3. Proactively examine board culture at scheduled periods.
Although the inflection points described above can be useful opportunities to review board culture, council meeting participants agreed that boards should be proactive about assessing and molding their cultures. “You don’t know the culture you have before you hit a bump in the road,” one director said. “Be that person that says, ‘maybe we can improve by doing XYZ.’ If our major shareholders had been listening to the process we just went through, how would we feel about that?” Theodore Dysart, a vice chairman at Heidrick & Struggles, observed, “It’s important for boards to be able to rally after a crisis, but how can that cohesiveness of purpose be made more routine? We are seeing a growing number of boards making use of tools and processes to embed cultural assessments more deeply, but it is not yet a widespread practice.”

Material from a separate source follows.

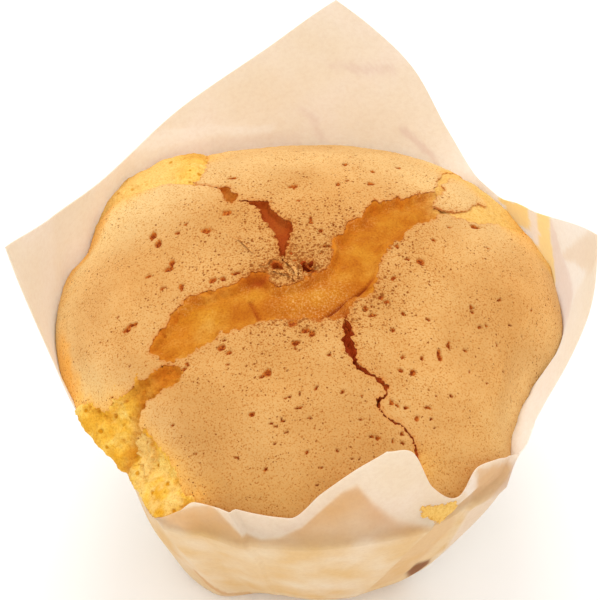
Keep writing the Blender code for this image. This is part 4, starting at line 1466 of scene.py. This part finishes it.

Directors provided a number of examples where their boards took a proactive approach to evaluating culture:
Board succession planning—“On one board, we initiated a self-examination of our culture in anticipation of some turnover coming up due to director retirements. We realized it was an opportunity to clarify what we stand for as a board, how we want to operate, and the elements of board performance we want to evaluate.”
Reviewing key management reports—“We use the review of the company’s sustainability report as an annually scheduled inflection point [to review culture]. It has extensive statistics on environmental, safety, and other issues, as well as key stakeholders and the firm’s interactions with them. It helps us see the cultural underpinnings of the company and also drives deep discussion about our own culture as a board.”
Risk appetite discussions—“Our board’s discussions about risk appetite led us to a conversation about culture. It emerged that we were not all on the same page with respect to the level of risk we felt was appropriate for the strategy. Some directors were gung ho; others were more reserved. The work we went through to gain alignment highlighted some important aspects of our board culture and dynamics.”
Council delegates emphasized that both measuring and changing culture can be extremely challenging, but the benefits are significant. As one director observed: “The board can have a culture and interact with senior management to form what you believe is the tone at the top. It takes a different curiosity to see if that trickles down into the institution. There’s no magic here; this is really hard work, but directors can have enormous positive impact when they model and reinforce the company’s desired cultural attributes.”